Outre les canaux votés en 1879, entre le Rhône et la Loire, la Loire et la Charente, il faudrait donner à la plaine du centre une voie d’eau qui unisse le canal de Saint-Amand, l’Indre, la Creuse, la Vienne, la Dives, le Thouet et le Layon, pour drainer les produits agricoles et industriels si importans de cette région et du Massif central. Le canal de la Vienne à la Charente se prolongerait jusqu’à la Dordogne par l’Isle ; au nord, celui de Nantes à Brest ne sera vraiment utile qu’au jour où un canal le joindra, ainsi que celui d’Ille-et-Rance, aux affluens de la Maine et par eux à l’Orne au nord, à la Loire navigable ou au canal du Loing à l’est.
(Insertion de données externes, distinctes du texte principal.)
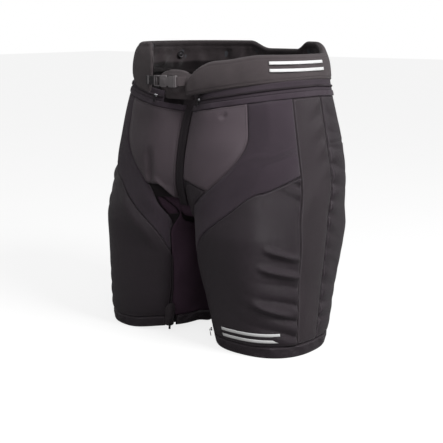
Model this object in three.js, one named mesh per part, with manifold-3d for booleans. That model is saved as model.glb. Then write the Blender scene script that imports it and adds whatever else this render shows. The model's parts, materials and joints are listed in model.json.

Alors seulement existera le réseau de la Loire ; alors seulement ses affluens[2] joueront leur rôle naturel ; alors seulement,

  1. Conduite très différente de celle d’autres compagnies qui refusent parfois un raccord de 50 mètres entre leurs voies et la gare d’eau d’une usine, et la forcent ainsi à de coûteux transbordemens.
  2. Nombre d’entre eux ne sont pas mauvais, mais inutilisés : la Vienne, très faible de pente en plaine, peut devenir une excellente voie. La Mayenne, assez rapide, demanderait des travaux sérieux ; elle sert cependant encore beaucoup. La Sarthe, le Loir, très lents, à débit régulier, seraient de très bonnes routes ; tout le réseau de la Maine peut être mis facilement en valeur. L’Allier, l’Indre, ne sont pas navigables, mais le Cher est canalisé, et nombre d’affluens secondaires pourraient rendre de grands services, surtout à l’agriculture.